According to the New Economic Model documents, the bottom 40% of Malaysian households are living with a monthly average income of RM1,500 (and three-quarters of them are bumiputera) while 60% of the households (of four persons averagely) live with a less than RM3,000 income, which is near subsistence if one lives in the cities.
These are families living in fear. We will help them live with dignity and not in fear, by increasing their incomes and cutting down their costs, with a minimum wage, getting rid of monopolies, expanding internet connectivity and encouraging creativity, innovation and productivity.

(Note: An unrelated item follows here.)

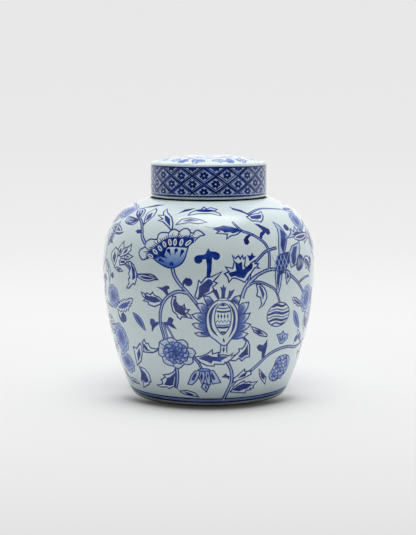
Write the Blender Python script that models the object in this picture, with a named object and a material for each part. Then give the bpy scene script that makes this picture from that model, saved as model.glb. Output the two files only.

South Korea is a very good example of a nation that chose democracy, performance and freedom of opportunity to become a developed country. With a population of 48 million, its GDP per capita of USD20,000 is more than double Malaysia's. But in 1970, South Korea's per capita GDP was only USD260 compared to Malaysia's USD380. We used to regularly beat South Korea at football. And now our children are fans of K-pop culture and their football team are regulars at the World Cup.
Only when we free ourselves of fear of change, can we be free to prosper. BN cannot change. They need to be changed, for BN wants to rule by fear.
Thomas Jefferson has said "When the governments fear the people, there is liberty. When the people fear the government, there is tyranny".
The choice is yours, my friends. I urge you - Let us change so we can have liberty and live with dignity.